State bank has to take some firm stands regarding monetary policy due to unfavorable domestic and global economic developments. Government's administrative measures to control food inflation which was a global phenomena and tight monetary dealings of SBP helped to reduce average inflation from double digit to 8% during 2006. In result of 6.5% target of inflation for fiscal year 2007, it had tightened monetary policy. In July 2006, State bank by raising the policy rate by 50 basis points (bps) to 9.5% increased the cash reserve ratio (CRR) and statutory liquidity ratios (SLR) for scheduled banks. Economists viewed monetary tightening did not bring any adverse implications on economy and it enabled country to record growth of 7% of GDP.

But on the other hand unlimited borrowing by government form central bank put further inflationary pressures. State bank raising discount rate from 13 % to 15 % has supported the fears that government has taken loan from IMF on hard promises and its effects are yet to come. The examples of strict conditions are Iceland, Hungry and Ukraine where interest rate has been already increased in line with IMF requirements. IMF was insisting government to surge rate by 5% but sources said it has promised to increase it on gradual basis. This unjustified hike in rate shows that our industry and agriculture which is already in defensive side will further have negative consequences. The pressure from fiscal account was mainly due to imbalance of external budgetary inflows and expenditures. Fiscal year 2008 was difficult for the economy of Pakistan in response of global issues and internal political instability.

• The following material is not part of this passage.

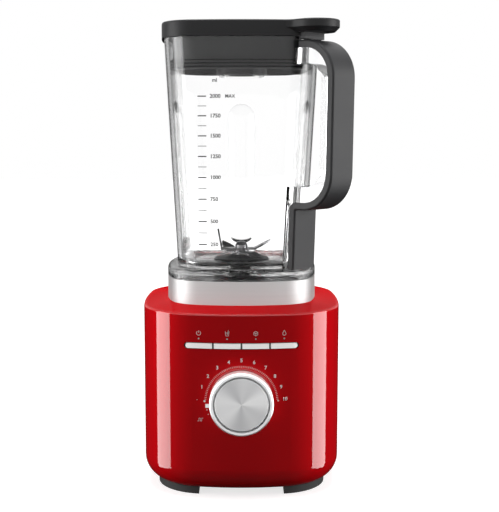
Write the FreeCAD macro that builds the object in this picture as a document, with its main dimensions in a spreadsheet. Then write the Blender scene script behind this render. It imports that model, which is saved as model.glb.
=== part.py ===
"""Countertop blender: a base with its motor, a clear jar with a corner handle, blades, a lid and a cap.

Millimetres. +Z is up, -Y is the front with the dial. The origin is on the counter, under the motor's shaft.
The handle points to the front right corner. Every size is a named cell of the spreadsheet.
"""

import FreeCAD, Part
import math
import os
import re

import Sketcher
from FreeCAD import Placement, Rotation, Vector

SIZES = {
    "Base housing": {
        "foot_height": 5.0,
        "body_height": 167.5,
        "base_width": 189.0,
        "base_depth": 195.0,
        "base_side_bow": 463.0,
        "base_front_bow": 245.0,
        "base_corner": 58.5,
        "base_wall": 3.0,
        "floor_thickness": 5.0,
        "deck_thickness": 3.5,
        "deck_crown": 3.8,
        "deck_hole_radius": 32.0,
        "bottom_round": 22.0,
        "rim_round": 1.6,
    },
    "Bottom cover and feet": {
        "cover_inset": 24.0,
        "cover_ledge": 10.0,
        "cover_recess": 2.5,
        "vent_inner_radius": 20.0,
        "vent_outer_radius": 42.0,
        "vent_width": 3.0,
        "vent_count": 18,
        "foot_inset": 13.0,
        "foot_width": 20.0,
        "foot_end": 39.5,
        "foot_wrap": 2.4,
    },
    "Collar and jar seat": {
        "collar_width": 144.0,
        "collar_bow": 166.0,
        "collar_corner": 34.3,
        "collar_height": 22.0,
        "collar_wall": 1.2,
        "collar_margin": 1.2,
        "seat_wall": 2.2,
        "seat_step": 8.0,
        "seat_drop": 0.6,
        "seat_web": 3.0,
        "well_radius": 27.0,
        "pad_thickness": 2.0,
        "pad_width": 8.0,
    },
    "Jar": {
        "flange_gap": 0.7,
        "flange_height": 5.0,
        "shoulder_height": 5.0,
        "shoulder_round": 4.7,
        "jar_bottom_width": 123.5,
        "jar_top_width": 146.7,
        "jar_wall_height": 211.4,
        "jar_bow": 380.0,
        "jar_corner": 37.6,
        "jar_wall": 3.2,
        "skirt_wall": 3.2,
        "skirt_play": 0.8,
        "jar_floor_rise": 5.5,
        "jar_floor": 6.0,
        "floor_round": 9.0,
        "flute_radius": 16.0,
        "flute_depth": 8.0,
        "flute_top": 71.0,
        "flute_bottom": 24.0,
        "flute_round": 4.0,
        "rib_overlap": 5.0,
    },
    "Handle": {
        "handle_stand": 43.3,
        "handle_lean": 2.4,
        "handle_width": 30.6,
        "handle_drop": 3.4,
        "handle_span": 152.6,
        "handle_bend": 34.0,
        "grip_thickness": 7.0,
        "grip_round": 2.0,
        "core_inset": 1.0,
        "core_thickness": 8.0,
        "bridge_thickness": 14.0,
        "elbow_radius": 7.8,
        "strip_backing": 4.6,
        "strip_lean": 2.0,
        "grip_start_gap": 2.0,
        "gap_round": 17.0,
    },
    "Lid and cap": {
        "lid_gap": 0.3,
        "lid_width": 151.2,
        "lid_bow": 398.0,
        "lid_corner": 32.6,
        "lid_height": 14.3,
        "lid_round": 1.6,
        "lid_top_wall": 3.5,
        "skirt_drop": 28.6,
        "plug_wall": 2.5,
        "gasket_back": 1.2,
        "gasket_rib": 1.5,
        "gasket_height": 9.0,
        "gasket_rise": 0.5,
        "plug_gap": 0.35,
        "tab_reach": 116.0,
        "tab_radius": 21.0,
        "tab_thickness": 11.0,
        "tab_chamfer": 4.0,
        "tab_blend": 9.0,
        "lug_thickness": 7.0,
        "lug_width": 26.0,
        "lug_drop": 2.6,
        "tube_radius": 24.25,
        "tube_wall": 2.0,
        "tube_drop": 31.5,
        "cap_rim_radius": 31.0,
        "cap_rim_height": 4.0,
        "cap_gap": 0.5,
        "cap_wall": 2.0,
        "cap_drop": 1.8,
        "cap_grip_depth": 9.0,
        "cap_grip_radius": 16.0,
        "cap_grip_width": 5.0,
        "cap_floor": 3.5,
    },
    "Dial and buttons": {
        "dial_height": 92.0,
        "dial_radius": 29.0,
        "dial_depth": 13.4,
        "dial_recess_radius": 31.0,
        "dial_recess_depth": 2.2,
        "dial_bore_radius": 25.8,
        "dial_face_radius": 24.2,
        "dial_face_depth": 3.0,
        "dial_face_set": 0.8,
        "dial_boss_radius": 22.0,
        "dial_boss_depth": 5.0,
        "dial_shaft_radius": 3.0,
        "dial_shaft_length": 26.0,
        "pointer_width": 3.0,
        "pointer_length": 3.4,
        "pointer_depth": 2.0,
        "pointer_angle": 182.0,
        "button_height": 143.5,
        "button_pitch": 25.8,
        "button_tall": 4.8,
        "button_gap": 0.35,
        "button_travel": 1.5,
        "button_proud": 0.4,
        "button_depth": 7.0,
        "button_rib": 0.9,
        "button_round": 0.4,
        "bar_start": 5.0,
        "frame_margin": 0.6,
        "frame_flange": 1.9,
        "frame_depth": 2.0,
        "stem_width": 8.0,
        "stem_tall": 3.0,
        "light_rise": 6.6,
        "light_radius": 0.8,
        "light_proud": 0.2,
        "board_setback": 23.5,
        "board_width": 112.0,
        "board_tall": 98.0,
        "board_thickness": 1.6,
        "board_centre": 110.0,
        "post_margin": 5.0,
        "board_post_radius": 3.5,
        "supply_centre": -30.0,
        "supply_width": 26.0,
        "supply_depth": 16.0,
        "supply_tall": 22.0,
        "relay_centre": 12.0,
        "relay_width": 20.0,
        "relay_depth": 14.0,
        "relay_tall": 16.0,
        "triac_centre": 38.0,
        "triac_width": 12.0,
        "triac_depth": 10.0,
        "triac_tall": 18.0,
        "supply_rise": 15.0,
        "switch_size": 6.0,
        "switch_depth": 4.5,
        "switch_tip": 1.5,
        "sensor_size": 18.0,
        "sensor_depth": 7.0,
        "bore_floor": 2.0,
        "sensor_neck_radius": 5.5,
        "sensor_neck": 12.0,
    },
    "Motor": {
        "shaft_radius": 5.0,
        "shaft_foot": 20.0,
        "stator_foot": 72.0,
        "stator_height": 40.0,
        "stator_size": 84.0,
        "stator_corner": 14.0,
        "stator_bore": 25.0,
        "air_gap": 0.6,
        "core_slot": 3.0,
        "core_slots": 12,
        "winding_height": 10.0,
        "winding_clear": 1.5,
        "winding_inset": 6.0,
        "winding_span": 62.0,
        "bolt_spacing": 64.0,
        "bolt_radius": 2.0,
        "leg_radius": 6.0,
        "bracket_thickness": 4.0,
        "top_bracket_size": 104.0,
        "top_bracket_rise": 20.0,
        "low_bracket_drop": 26.0,
        "mount_margin": 8.0,
        "bush_radius": 7.0,
        "bush_height": 6.0,
        "mount_post_radius": 7.0,
        "bearing_wall": 3.0,
        "top_bearing_radius": 13.0,
        "low_bearing_radius": 11.0,
        "bearing_height": 8.0,
        "commutator_radius": 12.0,
        "commutator_height": 12.0,
        "brush_width": 6.0,
        "brush_tall": 8.0,
        "brush_length": 16.0,
        "holder_wall": 1.2,
        "fan_radius": 40.0,
        "fan_height": 12.0,
        "fan_blades": 9,
        "vane_thickness": 1.6,
        "vane_inset": 0.5,
        "shroud_gap": 5.0,
        "shroud_wall": 2.0,
        "shroud_height": 30.0,
        "cord_hole_radius": 6.5,
        "cord_height": 42.0,
        "gland_flange": 3.0,
        "gland_bore": 3.5,
        "screw_radius": 1.6,
        "screw_head_radius": 3.4,
        "screw_head": 1.6,
        "screw_length": 10.0,
    },
    "Coupling and blades": {
        "driver_hub_radius": 12.0,
        "driver_hub_height": 9.0,
        "driver_root": 10.0,
        "driver_tip": 14.5,
        "tooth_width": 5.0,
        "tooth_count": 6,
        "mesh_depth": 3.4,
        "coupling_gap": 0.35,
        "driven_radius": 20.0,
        "driven_top": 4.0,
        "driven_lift": 1.2,
        "blade_shaft_radius": 4.0,
        "carrier_radius": 27.0,
        "carrier_flange": 2.4,
        "carrier_cone": 3.0,
        "carrier_nose_radius": 10.0,
        "barrel_radius": 17.0,
        "barrel_end": 1.5,
        "bush_wall": 2.5,
        "shaft_bush_height": 6.0,
        "seal_thickness": 0.8,
        "nut_radius": 24.0,
        "nut_height": 5.0,
        "nut_notches": 8,
        "blade_thickness": 1.6,
        "blade_width": 13.0,
        "steep_root": 20.0,
        "steep_length": 21.0,
        "shallow_root": 13.0,
        "shallow_length": 19.0,
        "raised_root": 16.0,
        "raised_length": 15.0,
        "droop_root": 15.0,
        "droop_length": 15.0,
        "blade_tip_round": 0.4,
        "blade_gap": 2.0,
        "steep_angle": 80.0,
        "shallow_angle": 27.0,
        "droop_angle": -14.0,
        "raised_angle": 38.0,
        "upper_heading": 181.0,
        "lower_heading": 127.0,
        "shaft_collar": 1.0,
        "blade_nut_radius": 6.0,
        "blade_nut_height": 5.0,
    },
    "Clearances": {
        "fit_gap": 0.15,
        "slide_gap": 0.35,
        "running_gap": 0.05,
        "end_slack": 0.02,
    },
}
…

The poor performance of the textile sector was mainly a reflection of the decreasing exports. In recent quarterly report of state bank, the country's overall exports went up by 7.9 percent to $11.7 billion while imports grew by 22 percent mainly due to the rising international commodity prices along with the domestic supply constraints of some key commodities. The decline in the textile exports was broadly based on the exports of synthetic textiles, readymade garments and textile made-ups. Textile exports were adversely affected by the rising cost of production due to increase in domestic cotton prices and tariff rates, hike in interest rates under IMF loan agreement, as well as by the frequent power shortages and political unrest. Textile and apparel product exports appeared to have suffered from the slowdown in the US economy.

The LSM growth stood at 4.5 percent during the first half of current fiscal year over 8.3 percent during the same period. Long hours of load-shading, high cost of production and the loss of competitive edge in the regional and international markets is the main reason behind it. Paper & board, metals, fertilizer and electronics industries registered a decline in production.


Following are the key issues which our textile sector is facing and if these problems not solved on war basis, then the biggest contributor of foreign exchange reserve will be no more alive:

Financing should be made confessional and easy only for procurement of raw material in keeping view of increasing cost of cotton in coming future.

High cost of doing business should be compensated by reformulating duty draw back scheme.

Gas supply must be resumed to textile sector and if it is necessary, then proper time table regarding it should be made with consultation of industry.

Cotton production should be introduced on fast track basis by acquiring renowned technology by 50%. Looking Optimistically:

State bank first quarterly report 2008-09 pinpointed many short and long term macro-economic challenges for the government. Yet no concrete effective measures for the welfare of the poor people have been announced. It forecasted that all the key macro-economic goals set earlier for, inflation, monetary growth, budgetary balance, current account deficit and trade deficit would not be achieved due to internal financial imbalances. It is indeed a time for the new government to look deeply at trends in the economy and find ways of dealing with various challenges.

Sadly, the new government inherited a weak economy. The increasing macro-economic imbalances would prove to be a bad start for the government. There is a need to not only formulate polices but also of their effective implementation in 2009 so that economic growth can be revived and fruits of it be enjoyed by poor also.